--- begin ---

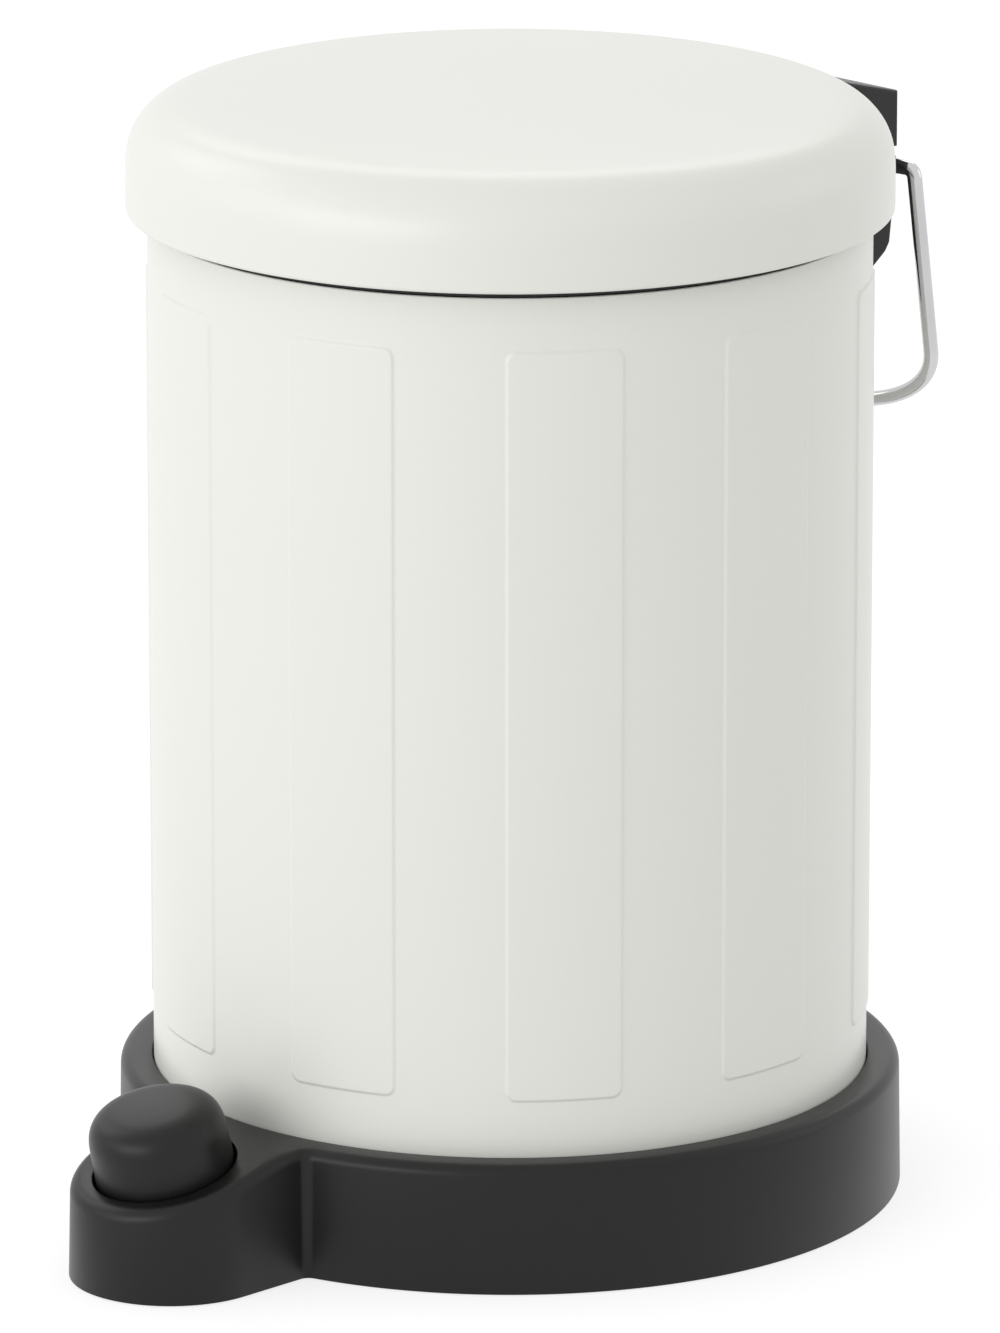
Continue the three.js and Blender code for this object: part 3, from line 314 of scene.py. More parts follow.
def carve(piece, cutter_shape):
    """Cuts one shape out of a piece for good."""
    cutter = bare("cutter", cutter_shape)
    change = piece.modifiers.new("carve", "BOOLEAN")
    change.operation, change.solver, change.object = "DIFFERENCE", "EXACT", cutter
    shown = piece.evaluated_get(bpy.context.evaluated_depsgraph_get())
    result = bpy.data.meshes.new_from_object(shown)
    piece.modifiers.clear()
    piece.data = result
    bpy.data.objects.remove(cutter)
    smooth(piece)
    print(piece.name, "after cutting has", len(result.polygons), "faces")


print("holes are cut by Blender's exact solver")

# %% [markdown]
# ## Finishes
# A finish is a node tree. Writing node by node hides the idea, so one small class wraps a socket:
# adding, taking away or multiplying it adds the Math node. Everything else comes from `node`.

# %% Sums on sockets


class Flow:
    """One output socket. Sums on it add Math nodes to its tree."""

    def __init__(self, board, socket):
        self.board, self.socket = board, socket

    def math(self, operation, a, b):
        return self.board.node("ShaderNodeMath", {"operation": operation}, {0: a, 1: b})

    def __add__(self, other):
        return self.math("ADD", self, other)

    __radd__ = __add__

    def __sub__(self, other):
        return self.math("SUBTRACT", self, other)

    def __rsub__(self, other):
        return self.math("SUBTRACT", other, self)

    def __mul__(self, other):
        return self.math("MULTIPLY", self, other)

    __rmul__ = __mul__

    def most(self, other):
        return self.math("MAXIMUM", self, other)


print("sockets can be added, taken away, multiplied and compared")

# %% [markdown]
# Any other node comes from one method. It takes the node's type, then its settings, because these
# decide which sockets there are, and then what goes into the sockets: a number, a colour or
# another socket.

# %% One method for every node


class Board:
    """A node tree, and the one method that adds to it."""

    def __init__(self, tree):
        self.tree = tree

    def node(self, kind, settings=None, inputs=None, output=0):
        made = self.tree.nodes.new(kind)
        for key, value in (settings or {}).items():
            setattr(made, key, value)
        for key, value in (inputs or {}).items():
            self.feed(made.inputs[key], value)
        return Flow(self, made.outputs[output]) if made.outputs else None

    def feed(self, socket, value):
        if isinstance(value, Flow):
            self.tree.links.new(value.socket, socket)
        else:
            socket.default_value = value

    def mixed(self, share, first, second):
        """A colour between two others."""
        blend = {0: share, 6: first, 7: second}
        return self.node("ShaderNodeMix", {"data_type": "RGBA"}, blend, 2)


print("a board makes any node, feeds sockets and mixes colours")

# %% [markdown]
# Each finish is a board that starts with a Principled shader. What is the same all over is set on
# the shader's own sockets. What varies is worked out from noise at a place in the piece's own
# space, so that it stays on the piece when a joint moves.

# %% A finish


class Finish(Board):
    """A material for one of the record's slots, with its own Principled shader."""

    def __init__(self, slot, **plain):
        self.slot = slot
        self.material = bpy.data.materials.new(slot + "_finish")
        self.material.use_nodes = True
        super().__init__(self.material.node_tree)
        self.shader = self.tree.nodes["Principled BSDF"]
        for key, value in plain.items():
            self.shader.inputs[key.replace("_", " ")].default_value = value
        self.spot = self.node("ShaderNodeTexCoord", output="Object")

    def noise(self, per_metre, detail=2.0, rough=0.5):
        """Soft random values from 0 to 1, with so many waves to a metre."""
        sizes = {"Vector": self.spot, "Scale": per_metre, "Detail": detail, "Roughness": rough}
        return self.node("ShaderNodeTexNoise", {}, sizes, "Fac")

    def give(self, name, flow):
        self.feed(self.shader.inputs[name], flow)

    def bump(self, height, strength, millimetres):
        sizes = {"Height": height, "Strength": strength, "Distance": millimetres * MM}
        self.give("Normal", self.node("ShaderNodeBump", {}, sizes, "Normal"))


print("a finish starts with", len(Finish("trial").tree.nodes), "nodes")
bpy.data.materials.remove(bpy.data.materials["trial_finish"])

# %% [markdown]
# **Powder coat.** Paint powder melts into a satin skin with a fine orange peel about a millimetre
# across. The white is a little warm and green, and is never quite even over a large tube. Noise
# of a few waves per bin moves the colour by about one percent, and the peel is a very low bump.
# The roughness stays above 0.28: on a smoother skin the render's noise filter leaves specks.

# %% Powder-coated steel
COAT_DARK, COAT_LIGHT = (0.835, 0.842, 0.785, 1), (0.855, 0.862, 0.808, 1)
powder_coat = Finish("painted_steel")
cloud = powder_coat.noise(7.0)
peel = powder_coat.noise(750.0, 1.0)
fleck = powder_coat.noise(140.0, 3.0, 0.6)
powder_coat.give("Base Color", powder_coat.mixed(cloud, COAT_DARK, COAT_LIGHT))
powder_coat.give("Roughness", 0.285 + 0.05 * fleck + 0.02 * peel)
powder_coat.bump(peel, 0.14, 0.02)
print("powder coat:", len(powder_coat.tree.nodes), "nodes")

# %% [markdown]
# **Moulded black plastic.** The tool's surface is spark-eroded, so the plastic has a fine even
# grain of some tenths of a millimetre and a soft sheen. Low hollows of the grain are duller than
# the tops, which handling polishes, so one noise drives both the bump and the roughness.

# %% Moulded plastics


def moulded(slot, dark, light, dull):
    finish = Finish(slot, Specular_IOR_Level=0.34)
    grain = finish.noise(2300.0, 2.0, 0.55)
    cloud = finish.noise(22.0, 2.0)
    finish.give("Base Color", finish.mixed(cloud, dark, light))
    finish.give("Roughness", dull - 0.10 * grain + 0.06 * cloud)
    finish.bump(grain, 0.30, 0.025)
    print(slot, "has", len(finish.tree.nodes), "nodes")
    return finish


black_plastic = moulded(
    "dark_plastic", (0.0040, 0.0042, 0.0041, 1), (0.0058, 0.0060, 0.0057, 1), 0.39
)
bucket_plastic = moulded(
    "bucket_plastic", (0.010, 0.0103, 0.0106, 1), (0.014, 0.0144, 0.0148, 1), 0.42
)

# %% [markdown]
# **Metals.** The bail is chromed wire: nearly a mirror, with faint drawing marks. The inner parts
# are zinc-plated. Both are plain metal to the shader, and differ in how grey and how rough they
# are. On the chrome, noise makes the marks and a slight haze.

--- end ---

• **STATED PROBLEM**:
Repeat, word for word, the lines from the opening of the material through the line containing "be added, taken".

• **EXERCISE OUTPUT**:
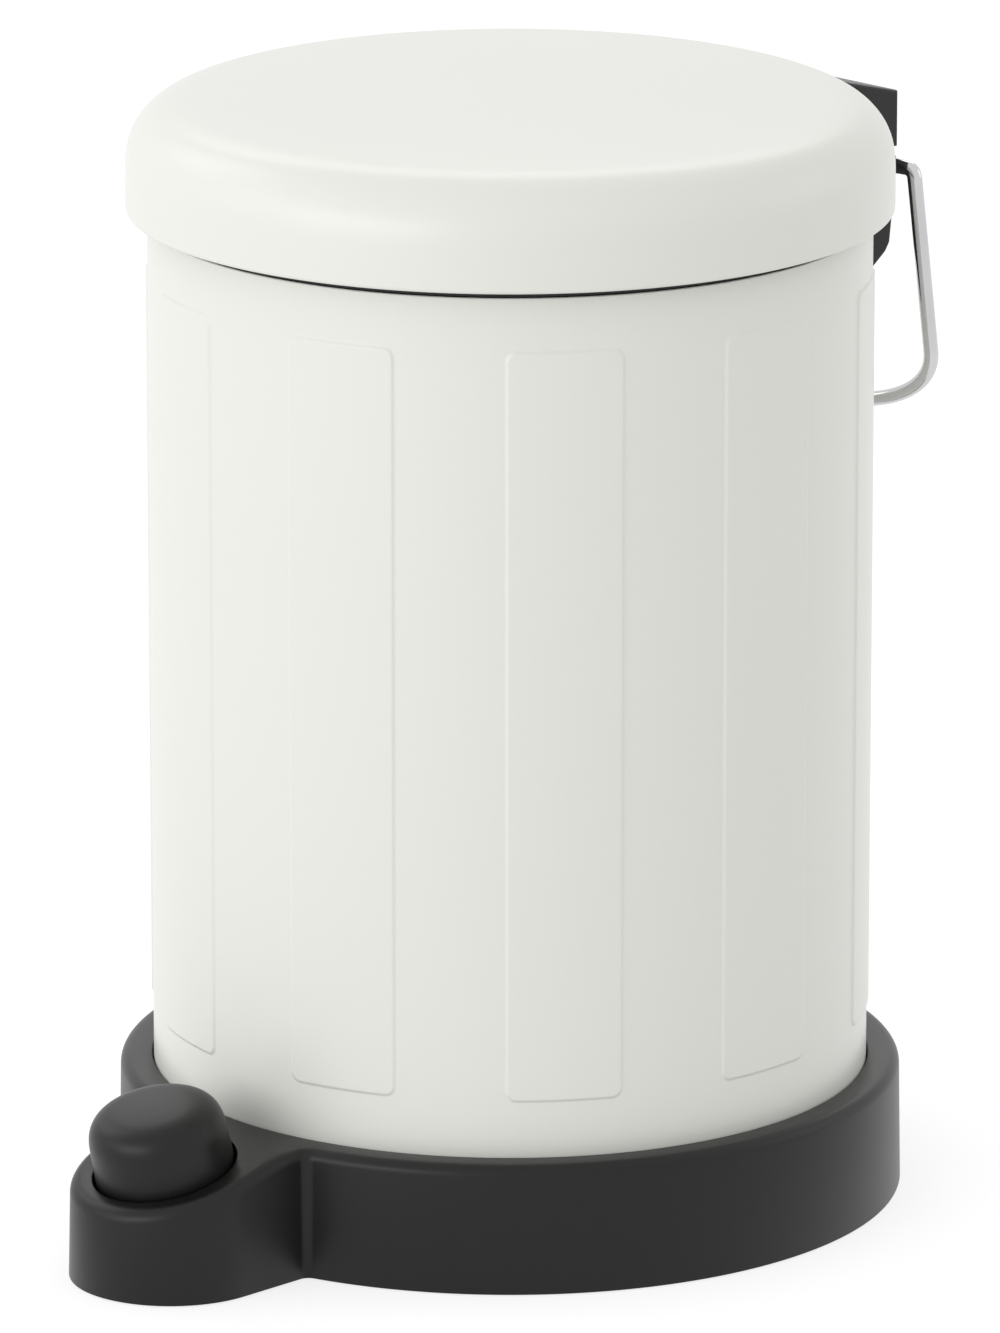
Continue the three.js and Blender code for this object: part 3, from line 314 of scene.py. More parts follow.
def carve(piece, cutter_shape):
    """Cuts one shape out of a piece for good."""
    cutter = bare("cutter", cutter_shape)
    change = piece.modifiers.new("carve", "BOOLEAN")
    change.operation, change.solver, change.object = "DIFFERENCE", "EXACT", cutter
    shown = piece.evaluated_get(bpy.context.evaluated_depsgraph_get())
    result = bpy.data.meshes.new_from_object(shown)
    piece.modifiers.clear()
    piece.data = result
    bpy.data.objects.remove(cutter)
    smooth(piece)
    print(piece.name, "after cutting has", len(result.polygons), "faces")


print("holes are cut by Blender's exact solver")

# %% [markdown]
# ## Finishes
# A finish is a node tree. Writing node by node hides the idea, so one small class wraps a socket:
# adding, taking away or multiplying it adds the Math node. Everything else comes from `node`.

# %% Sums on sockets


class Flow:
    """One output socket. Sums on it add Math nodes to its tree."""

    def __init__(self, board, socket):
        self.board, self.socket = board, socket

    def math(self, operation, a, b):
        return self.board.node("ShaderNodeMath", {"operation": operation}, {0: a, 1: b})

    def __add__(self, other):
        return self.math("ADD", self, other)

    __radd__ = __add__

    def __sub__(self, other):
        return self.math("SUBTRACT", self, other)

    def __rsub__(self, other):
        return self.math("SUBTRACT", other, self)

    def __mul__(self, other):
        return self.math("MULTIPLY", self, other)

    __rmul__ = __mul__

    def most(self, other):
        return self.math("MAXIMUM", self, other)


print("sockets can be added, taken away, multiplied and compared")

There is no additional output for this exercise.